The Lunatic Express rides again

President Uhuru Kenyatta flies the flag as a cargo train leaves the Mombasa container terminal for its inaugural journey to Nairobi. The new line is expected to invigorate Kenya’s economy by making trade easier and cheaper. (Tony Karumba/AFP)

President Uhuru Kenyatta flies the flag as a cargo train leaves the Mombasa container terminal for its inaugural journey to Nairobi. The new line is expected to invigorate Kenya’s economy by making trade easier and cheaper. (Tony Karumba/AFP)

In 1895, in a fit of colonial hubris, construction began on a railway line that would link the port of Mombasa with the rest of British East Africa. Infamously, critics in London dismissed the project as “naught but a lunatic line”, and they weren’t far wrong.

Its completion, six years later, was an engineering and logistical miracle. At vast expense and at great human cost, the tracks were forced through uncharted desert and over the sheerest precipices.
Workers had to contend with dire working conditions, disease, occasional bouts of conflict with locals and even a pair of man-eating lions.

The line was finished in 1901, and ever since then the “Lunatic Express” has been a vital — if never especially reliable — artery for East African trade. But in recent years, that artery has become increasingly clogged, which is why Kenya decided it needed to build a new one.

It was significantly easier this time around. China stumped up more than 80% of the $3.2‑billion total cost, and Chinese firms took just three years to complete construction. Their influence is evident on board the trains that operate on the new line, with cabin attendants who can communicate in English, Swahili and Mandarin.

The new railway is built on standard gauge tracks, which are wider than the old ones, meaning that the new trains can travel faster and carry much heavier loads.

On Wednesday, the new Lunatic Express set out on its maiden voyage from Mombasa to Nairobi, the capital city (which, incidentally, began life as a depot during the construction of the old line).

It traversed 475km of shiny new track and carried a full complement of 1 200 passengers. When it’s running on a normal schedule, the journey time between the two cities will more than halve, taking less than five hours. The trip will cost 700 Kenyan shillings (R89) in economy class.

In another milestone, the train was driven by two Kenyan women — the country’s first female train drivers.

Among the passengers was Kenyan President Uhuru Kenyatta, who was visibly excited as he boarded. “Today we celebrate one of the key cornerstones to Kenya’s transformation to an industrialised, prosperous, middle-income country,” he said.

The new railway, coupled with the ongoing expansion of Mombasa’s port, is central to Kenya’s economic growth plans. It is designed to make international trade cheaper and more efficient. And it’s not just Kenya that should benefit: the Mombasa-Nairobi leg is just the first step in the grand East African Railway Master Plan, which will eventually link Kenya with Uganda, Rwanda, Burundi, Ethiopia and South Sudan.

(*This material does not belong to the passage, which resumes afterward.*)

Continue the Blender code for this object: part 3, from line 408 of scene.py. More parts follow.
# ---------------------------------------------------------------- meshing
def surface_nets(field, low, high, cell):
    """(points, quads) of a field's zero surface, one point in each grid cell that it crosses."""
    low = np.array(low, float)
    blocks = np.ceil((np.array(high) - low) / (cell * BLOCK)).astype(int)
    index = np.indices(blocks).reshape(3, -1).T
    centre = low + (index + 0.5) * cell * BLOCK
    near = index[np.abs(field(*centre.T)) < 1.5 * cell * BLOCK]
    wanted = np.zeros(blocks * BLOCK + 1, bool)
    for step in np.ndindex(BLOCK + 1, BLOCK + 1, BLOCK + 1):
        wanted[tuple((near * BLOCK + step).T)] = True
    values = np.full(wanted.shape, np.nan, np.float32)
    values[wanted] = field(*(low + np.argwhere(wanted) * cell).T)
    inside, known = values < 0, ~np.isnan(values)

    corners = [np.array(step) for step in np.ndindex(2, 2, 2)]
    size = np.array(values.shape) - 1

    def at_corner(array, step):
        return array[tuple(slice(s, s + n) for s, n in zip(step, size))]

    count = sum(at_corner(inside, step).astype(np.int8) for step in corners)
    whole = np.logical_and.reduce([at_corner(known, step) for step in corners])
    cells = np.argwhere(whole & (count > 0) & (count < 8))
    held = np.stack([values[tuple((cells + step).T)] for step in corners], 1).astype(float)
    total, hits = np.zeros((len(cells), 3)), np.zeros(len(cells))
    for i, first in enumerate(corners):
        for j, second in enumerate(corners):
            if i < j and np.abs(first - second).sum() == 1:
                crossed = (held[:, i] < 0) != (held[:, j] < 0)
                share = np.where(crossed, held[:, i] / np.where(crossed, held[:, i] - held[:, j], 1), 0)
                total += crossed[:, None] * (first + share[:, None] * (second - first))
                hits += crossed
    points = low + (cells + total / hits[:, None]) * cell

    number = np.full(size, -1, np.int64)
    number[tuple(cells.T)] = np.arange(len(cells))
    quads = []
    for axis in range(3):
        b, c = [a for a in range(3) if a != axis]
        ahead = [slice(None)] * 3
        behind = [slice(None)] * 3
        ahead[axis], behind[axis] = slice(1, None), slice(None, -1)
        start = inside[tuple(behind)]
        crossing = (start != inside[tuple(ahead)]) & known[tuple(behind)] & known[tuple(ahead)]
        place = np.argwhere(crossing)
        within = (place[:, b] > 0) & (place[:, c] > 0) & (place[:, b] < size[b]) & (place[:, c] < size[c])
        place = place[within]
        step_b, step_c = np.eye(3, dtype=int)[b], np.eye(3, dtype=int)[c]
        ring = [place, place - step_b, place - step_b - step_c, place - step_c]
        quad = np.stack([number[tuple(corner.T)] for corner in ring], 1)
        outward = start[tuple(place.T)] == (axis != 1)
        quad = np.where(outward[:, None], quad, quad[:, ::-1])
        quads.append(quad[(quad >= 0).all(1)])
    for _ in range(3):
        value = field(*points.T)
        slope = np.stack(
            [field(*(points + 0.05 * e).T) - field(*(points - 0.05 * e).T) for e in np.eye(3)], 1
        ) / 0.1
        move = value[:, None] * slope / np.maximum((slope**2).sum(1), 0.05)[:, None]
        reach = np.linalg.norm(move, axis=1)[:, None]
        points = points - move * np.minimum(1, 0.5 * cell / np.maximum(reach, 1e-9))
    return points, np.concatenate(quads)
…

Not everyone is on board. Some critics point to China’s involvement as evidence of a dangerous new colonial influence, and say that Kenya could have negotiated for a better deal. Others observe that the timing of the inaugural journey is very convenient for Kenyatta, who has just officially begun his re-election campaign ahead of the presidential vote in August.

But these quibbles miss the point, suggested influential Kenyan columnist Linus Gitahi. He argues that the potential benefits far outweigh any other concerns. “A single transformative event can shape the destiny of a nation. It can upend convention and leapfrog several developmental stages. The commissioning of the standard gauge railway between Nairobi and Mombasa is one such event … it is full steam ahead, as we race to catch up with countries that realised a long time ago the central role that a railway plays in the development cycle,” Gitahi wrote in the Daily Nation.

Kenya is not the only country catching up. In January, Ethiopia finished building its own new railway. This links the capital, Addis Ababa, to the port in neighbouring Djibouti, which is also being expanded. When fully opened, the line will slash the journey time from three days by truck to just 10 hours.

“I hope it will not be too long before we are able to travel by rail from Djibouti to Dakar and other West African cities,” said Ethiopia’s prime minister, Hailemariam Desalegn.

His dream of a Djibouti-to-Dakar route is a perpendicular echo of Cecil John Rhodes’s famous, unrealised vision of a single, uninterrupted Cape-to-Cairo track.

For now it is just as unrealistic. Although Kenya and Ethiopia are pouring money into rail infrastructure, with other East African countries set to follow, Africa’s other regional communities have no solid plans to start laying down sleepers. Maybe they are the real lunatics.